The finger palm can feel functional within a few hours of focused practice. Performing convincingly in front of people without your hand giving anything away takes longer, typically weeks of regular daily drilling. The physical hold comes quickly. The relaxed, natural presentation takes time.
Do I need big hands to palm a coin?
No. Hand size is much less important than technique and relaxation. Plenty of skilled coin workers have average or even small hands. The coin does not disappear into your palm; it hides against your skin. What matters is how naturally your hand moves, not how much of the coin your hand covers.
What is the best coin to practice with?
A standard quarter is the most common choice. It is heavy enough to feel in your hand, common enough that you will always have one, and sized to work with most of the foundational moves. Some beginners find a half-dollar easier because the larger surface is easier to grip. Avoid very small coins while learning; they are harder to feel and control.
Will people look at my hands the whole time?

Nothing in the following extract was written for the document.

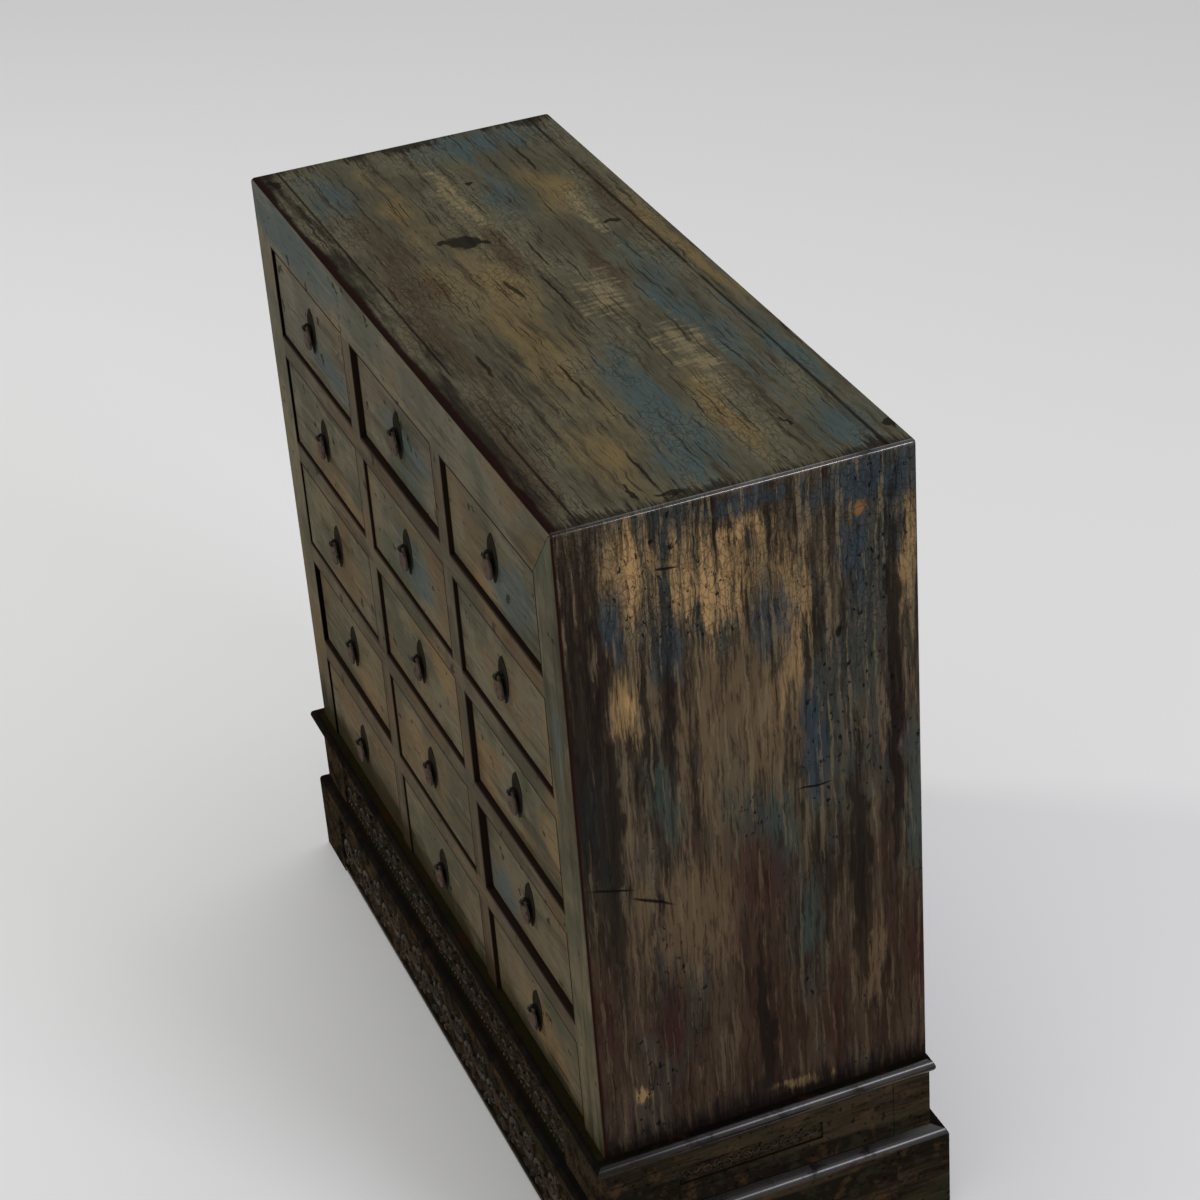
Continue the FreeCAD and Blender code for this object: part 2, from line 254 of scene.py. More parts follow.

Not if you direct their attention elsewhere. A big part of performing any coin magic is misdirection, giving the audience something more interesting to look at than your hands at the moment the secret move happens. As you get comfortable with palming, you will start to notice natural moments in a routine where attention naturally shifts. Those are your windows.
Should I tell the audience I am palming a coin?
Never. The whole point of a palm is that the audience does not know a coin is in your hand at all. If someone asks whether you are hiding something, stay relaxed, keep your hands moving naturally, and redirect. Never confirm or deny in a way that draws more attention to the hand. A confident performer who keeps things moving will rarely be asked.